### What the task asks
Start at the line containing "translate([0, 0, top_z" and stop at the line containing "bpy.data.objects.remove(obj)"; copy those lines exactly, both ends included, and no others.

### Available data
----
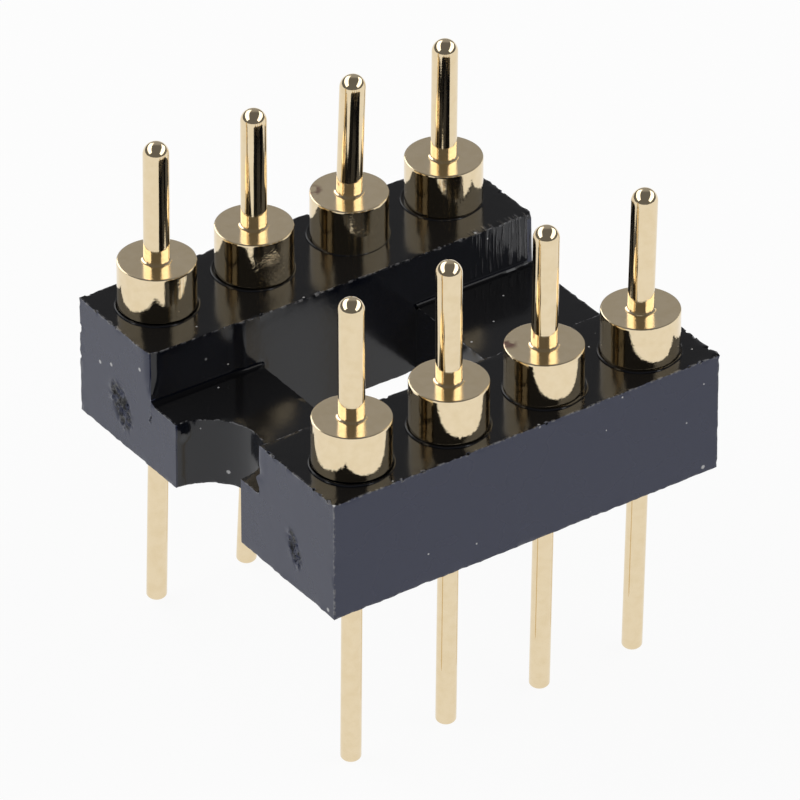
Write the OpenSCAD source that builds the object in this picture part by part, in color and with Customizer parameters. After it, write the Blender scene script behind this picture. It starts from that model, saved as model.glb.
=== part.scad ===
// Eight-way dual-in-line header: a moulded open frame that carries two rows of
// four turned pins. Each pin has a thin tail below the frame, a shank that fills
// its hole, a thick collar that seats on the frame's top, and a plug pin with a
// domed end above the collar.
// The origin lies on the plane of the tails' ends, midway between the rows.
// X runs along the rows, with the orientation notch at the -X end.

/* [Pin layout] */
// Distance between neighbouring pins in a row
pitch = 2.54; // [2.2:0.01:2.8]
// Distance between the axes of the two rows
row_spacing = 7.62; // [7:0.01:10.16]

/* [Frame] */
// Plastic beyond the axis of the last pin of a row
end_margin = 1.27; // [1.1:0.01:1.6]
// Plastic outside the axes of a row
side_margin = 1.19; // [1.1:0.01:1.5]
// Width of a bar at its top
bar_width = 2.86; // [2.4:0.02:3.1]
// Height of a bar
bar_height = 2.93; // [2.6:0.01:4]
// How much a bar widens inwards from its top to its foot
bar_draft = 0.08; // [0.02:0.01:0.15]
// Size along the rows of the webs that join the two bars
web_width = 2.98; // [2:0.02:3.2]
// Height of the webs above the frame's underside
web_height = 1.65; // [1.2:0.05:2.1]
// Radius of the hollow where a bar's inner wall runs into a web's top
foot_radius = 0.1; // [0.05:0.01:0.3]
// Radius of the orientation notch in the first web
notch_radius = 1.25; // [0.6:0.05:1.5]
// Chamfer on the frame's outer edges
edge_break = 0.05; // [0.02:0.01:0.1]

/* [Rim around each collar] */
// Width of the groove between a collar and its rim
rim_groove = 0.04; // [0.02:0.01:0.06]
// Width of a rim at its root
rim_width = 0.1; // [0.06:0.01:0.12]
// Height of a rim above the bar
rim_height = 0.05; // [0.03:0.01:0.1]

/* [Pins] */
// Length of a tail below the frame
tail_length = 4.9; // [3:0.1:8]
// Diameter of a tail
tail_diameter = 0.47; // [0.4:0.01:0.6]
// Diameter of the shank that is pressed right through the frame
shank_diameter = 1.1; // [0.8:0.05:1.3]
// Diameter of the collar
collar_diameter = 1.78; // [1.5:0.01:1.8]
// Height of the collar
collar_height = 1.15; // [0.6:0.05:2]
// Diameter of the plug pin
plug_diameter = 0.59; // [0.45:0.01:0.7]
// Length of the plug pin above its collar
plug_length = 3.01; // [2:0.01:4]
// Chamfer on the rims of the collar and the end of the shank
turned_break = 0.03; // [0.02:0.01:0.06]
// Flare at the root of the plug pin
root_flare = 0.05; // [0.02:0.01:0.08]

/* [Clearances] */
// Radial gap between the shank and its hole
press_gap = 0.01; // [0.01:0.01:0.03]

/* [Hidden] */
$fn = 64;
pins_per_row = 4;
slack = 0.1;

body_length = (pins_per_row - 1) * pitch + 2 * end_margin;
body_width = row_spacing + 2 * side_margin;
floor_z = tail_length;
top_z = floor_z + bar_height;
web_z = floor_z + web_height;

// Half the space between the bars at a height above the frame's underside
bar_lean = bar_draft / bar_height;
foot_half = body_width / 2 - bar_width - bar_draft;
function wall_half(above) = foot_half + bar_lean * above;

collar_r = collar_diameter / 2;
tail_r = tail_diameter / 2;
shank_r = shank_diameter / 2;
plug_r = plug_diameter / 2;
rim_r = collar_r + rim_groove;

// Pins are numbered from the notch, along the first row and back along the second
function pin_x(n) =
    (n <= pins_per_row ? n - 1 : 2 * pins_per_row - n) * pitch
    - (pins_per_row - 1) * pitch / 2;
function pin_y(n) = (n <= pins_per_row ? -1 : 1) * row_spacing / 2;

// A bar on the +Y side, its inner wall leaning outwards towards the top
module bar() {
    difference() {
        translate([-body_length / 2, foot_half, floor_z])
            cube([body_length, body_width / 2 - foot_half, bar_height]);
        translate([0, foot_half, floor_z])
            rotate([-atan(bar_lean), 0, 0])
                translate([-body_length, -body_width, -bar_height])
                    cube([2 * body_length, body_width, 3 * bar_height]);
    }
}

// The hollow corner between the +Y bar's inner wall and the top of the -X web
module web_foot() {
    wall = wall_half(web_height);
    reach = 0.9 * foot_radius;
    difference() {
        translate([-body_length / 2, wall - reach, web_z - slack])
            cube([web_width, reach + slack, reach + slack]);
        translate([-body_length / 2 - slack, wall - reach, web_z + reach])
            rotate([0, 90, 0])
                cylinder(r = foot_radius, h = web_width + 2 * slack);
    }
}

// The -X web, with its two hollow feet
module web() {
    translate([-body_length / 2, -foot_half - slack, floor_z])
        cube([web_width, 2 * (foot_half + slack), web_height]);
    web_foot();
    mirror([0, 1, 0]) web_foot();
}

// A low rim thrown up around a collar's foot
module rim() {
    rotate_extrude()
        polygon([
            [rim_r, -slack],
            [rim_r, rim_height],
            [rim_r + rim_width / 3, rim_height],
            [rim_r + rim_width, 0],
            [rim_r + rim_width, -slack]
        ]);
}

// The straight hole that a pin's shank is pressed into
module pin_hole() {
    translate([0, 0, floor_z - slack])
        cylinder(r = shank_r + press_gap, h = bar_height + 2 * slack);
}

// A square bar on edge that chamfers an edge of the frame by edge_break
module edge_cutter(length) {
    side = edge_break * sqrt(2);
    rotate([45, 0, 0])
        cube([length, side, side], center = true);
}

// Cutters for the frame's outer edges and the bars' inner top edges
module edge_cutters() {
    long = 2 * max(body_length, body_width);
    for (side = [-1, 1]) {
        for (z = [floor_z, top_z]) {
            translate([0, side * body_width / 2, z]) edge_cutter(long);
            translate([side * body_length / 2, 0, z])
                rotate([0, 0, 90]) edge_cutter(long);
        }
        translate([0, side * wall_half(bar_height), top_z]) edge_cutter(long);
        for (end = [-1, 1])
            translate([end * body_length / 2, side * body_width / 2, floor_z])
                rotate([0, 90, 0]) edge_cutter(long);
    }
}

module frame() {
    color("#26262b")
        difference() {
            union() {
                bar();
                mirror([0, 1, 0]) bar();
                web();
                mirror([1, 0, 0]) web();
                for (n = [1 : 2 * pins_per_row])
                    translate([pin_x(n), pin_y(n), top_z]) rim();
            }
            for (n = [1 : 2 * pins_per_row])
                translate([pin_x(n), pin_y(n), 0]) pin_hole();
            translate([-body_length / 2, 0, floor_z - slack])
                cylinder(r = notch_radius, h = bar_height);
            edge_cutters();
        }
}

// Cylinders and cones stacked upwards, each given as [height, lower r, upper r]
module turned(steps, i = 0, z = 0) {
    if (i < len(steps)) {
        translate([0, 0, z])
            cylinder(h = steps[i][0], r1 = steps[i][1], r2 = steps[i][2]);
        turned(steps, i + 1, z + steps[i][0]);
    }
}

// One pin, turned in one piece, from its tail's round end to its domed tip
module pin(n) {
    color("#d9b45b")
        translate([pin_x(n), pin_y(n), 0]) {
            translate([0, 0, tail_r]) {
                sphere(r = tail_r);
                turned([
                    [tail_length - tail_r, tail_r, tail_r],
                    [turned_break, shank_r - turned_break, shank_r],
                    [bar_height - turned_break, shank_r, shank_r],
                    [turned_break, collar_r - turned_break, collar_r],
                    [collar_height - 2 * turned_break, collar_r, collar_r],
                    [turned_break, collar_r, collar_r - turned_break],
                    [root_flare, plug_r + root_flare, plug_r],
                    [plug_length - root_flare - plug_r, plug_r, plug_r]
                ]);
            }
            translate([0, 0, top_z + collar_height + plug_length - plug_r])
                sphere(r = plug_r);
        }
}

module pin_1() { pin(1); }
module pin_2() { pin(2); }
module pin_3() { pin(3); }
module pin_4() { pin(4); }
module pin_5() { pin(5); }
module pin_6() { pin(6); }
module pin_7() { pin(7); }
module pin_8() { pin(8); }

frame();
pin_1();
pin_2();
pin_3();
pin_4();
pin_5();
pin_6();
pin_7();
pin_8();
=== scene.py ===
import math
import random

import bpy
from mathutils import Matrix, Vector, noise


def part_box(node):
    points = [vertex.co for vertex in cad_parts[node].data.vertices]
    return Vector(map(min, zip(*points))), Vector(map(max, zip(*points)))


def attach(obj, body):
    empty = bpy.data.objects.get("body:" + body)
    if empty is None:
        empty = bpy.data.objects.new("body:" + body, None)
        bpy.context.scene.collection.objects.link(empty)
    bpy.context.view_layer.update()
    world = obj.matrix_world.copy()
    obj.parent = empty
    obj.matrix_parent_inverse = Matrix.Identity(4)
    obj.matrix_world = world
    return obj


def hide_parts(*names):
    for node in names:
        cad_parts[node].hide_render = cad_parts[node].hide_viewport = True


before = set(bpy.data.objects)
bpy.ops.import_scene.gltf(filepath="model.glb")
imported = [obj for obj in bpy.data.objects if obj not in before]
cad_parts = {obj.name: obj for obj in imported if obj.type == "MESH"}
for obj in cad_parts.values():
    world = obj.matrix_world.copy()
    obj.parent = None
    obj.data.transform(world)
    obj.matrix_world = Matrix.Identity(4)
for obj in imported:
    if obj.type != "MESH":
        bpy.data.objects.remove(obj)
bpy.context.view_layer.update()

bpy.context.scene.view_settings.view_transform = "Standard"


# ---- Camera ----
# A long lens a hand's width away, above the notch corner and looking down at
# a third of a right angle, so that both rows and the open middle show.
camera_data = bpy.data.cameras.new("camera")
camera_data.sensor_width = 36
camera_data.lens = 475.2
camera_data.clip_start = 0.01
camera_data.clip_end = 20
camera = bpy.data.objects.new("camera", camera_data)
bpy.context.collection.objects.link(camera)
camera.location = (-0.110208, -0.160704, 0.133236)
sight = Vector((0.47365832, 0.69030333, -0.54692697))
right = Vector((0.824802567, -0.56542045, 0.000663668))
above = right.cross(sight).normalized()
camera.rotation_euler = Matrix((right, above, -sight)).transposed().to_euler()
bpy.context.scene.camera = camera


# ---- Studio ----
# A white table top that stays white to the eye and in the plating, a long
# soft box on each side of the camera, and a dim grey room that is lighter
# behind the object, where the tops of the collars look.
def node(tree, kind, values=None, **settings):
    """Adds a node. A value that is a socket is linked, and any other is set."""
    made = tree.nodes.new(kind)
    for name, value in settings.items():
        setattr(made, name, value)
    for name, value in (values or {}).items():
        if isinstance(value, bpy.types.NodeSocket):
            tree.links.new(value, made.inputs[name])
        else:
            made.inputs[name].default_value = value
    return made


def math_node(tree, operation, *values):
    """The result of a Math node on one, two or three values."""
    made = node(tree, "ShaderNodeMath", dict(enumerate(values)), operation=operation)
    return made.outputs[0]


def soften(tree, value, low, high):
    """0 below low and 1 above high, with a smooth step between them."""
    values = {"Value": value, "From Min": low, "From Max": high}
    made = node(
        tree, "ShaderNodeMapRange", values, interpolation_type="SMOOTHSTEP"
    )
    return made.outputs[0]


bpy.ops.object.select_all(action="DESELECT")
bpy.ops.mesh.primitive_plane_add(size=3, location=(0, 0, 0))
table_top = bpy.context.object
table_top.name = "table_top"
paper = bpy.data.materials.new("white_paper")
paper.use_nodes = True
tree = paper.node_tree
tree.nodes.clear()
matt = node(tree, "ShaderNodeBsdfDiffuse", {"Color": (0.86, 0.86, 0.86, 1)})
glow = node(tree, "ShaderNodeEmission", {"Color": (1, 1, 1, 1), "Strength": 1.0})
path = node(tree, "ShaderNodeLightPath").outputs
seen = math_node(tree, "MAXIMUM", path["Is Camera Ray"], path["Is Glossy Ray"])
seen = math_node(tree, "MAXIMUM", seen, path["Is Transmission Ray"])
share = math_node(tree, "MULTIPLY", seen, 0.93)
white = node(
    tree, "ShaderNodeMixShader", {0: share, 1: matt.outputs[0], 2: glow.outputs[0]}
)
# Seen from below the table top is clear, so that the underside can be looked at
clear = node(tree, "ShaderNodeBsdfTransparent")
side = node(tree, "ShaderNodeNewGeometry").outputs["Backfacing"]
one_sided = node(
    tree, "ShaderNodeMixShader", {0: side, 1: white.outputs[0], 2: clear.outputs[0]}
)
node(tree, "ShaderNodeOutputMaterial", {"Surface": one_sided.outputs[0]})
table_top.data.materials.append(paper)


def soft_box(name, towards, rise, width, height, radiance):
    """A soft box 0.4 m away, that many degrees round from the camera's side."""
    distance = 0.4
    front = Vector((-sight.x, -sight.y, 0)).normalized()
    side = Vector((right.x, right.y, 0)).normalized()
    turn, lift = math.radians(towards), math.radians(rise)
    way = (front * math.cos(turn) + side * math.sin(turn)) * math.cos(lift)
    way.z = math.sin(lift)
    lamp = bpy.data.lights.new(name, "AREA")
    lamp.shape = "RECTANGLE"
    lamp.size = 2 * distance * math.tan(math.radians(width / 2))
    lamp.size_y = 2 * distance * math.tan(math.radians(height / 2))
    lamp.energy = radiance * 4 * lamp.size * lamp.size_y
    box = bpy.data.objects.new(name, lamp)
    bpy.context.collection.objects.link(box)
    box.location = way * distance
    box.rotation_euler = way.to_track_quat("Z", "Y").to_euler()
    box.visible_camera = False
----
### Problem solution
            translate([0, 0, top_z + collar_height + plug_length - plug_r])
                sphere(r = plug_r);
        }
}

module pin_1() { pin(1); }
module pin_2() { pin(2); }
module pin_3() { pin(3); }
module pin_4() { pin(4); }
module pin_5() { pin(5); }
module pin_6() { pin(6); }
module pin_7() { pin(7); }
module pin_8() { pin(8); }

frame();
pin_1();
pin_2();
pin_3();
pin_4();
pin_5();
pin_6();
pin_7();
pin_8();
=== scene.py ===
import math
import random

import bpy
from mathutils import Matrix, Vector, noise


def part_box(node):
    points = [vertex.co for vertex in cad_parts[node].data.vertices]
    return Vector(map(min, zip(*points))), Vector(map(max, zip(*points)))


def attach(obj, body):
    empty = bpy.data.objects.get("body:" + body)
    if empty is None:
        empty = bpy.data.objects.new("body:" + body, None)
        bpy.context.scene.collection.objects.link(empty)
    bpy.context.view_layer.update()
    world = obj.matrix_world.copy()
    obj.parent = empty
    obj.matrix_parent_inverse = Matrix.Identity(4)
    obj.matrix_world = world
    return obj


def hide_parts(*names):
    for node in names:
        cad_parts[node].hide_render = cad_parts[node].hide_viewport = True


before = set(bpy.data.objects)
bpy.ops.import_scene.gltf(filepath="model.glb")
imported = [obj for obj in bpy.data.objects if obj not in before]
cad_parts = {obj.name: obj for obj in imported if obj.type == "MESH"}
for obj in cad_parts.values():
    world = obj.matrix_world.copy()
    obj.parent = None
    obj.data.transform(world)
    obj.matrix_world = Matrix.Identity(4)
for obj in imported:
    if obj.type != "MESH":
        bpy.data.objects.remove(obj)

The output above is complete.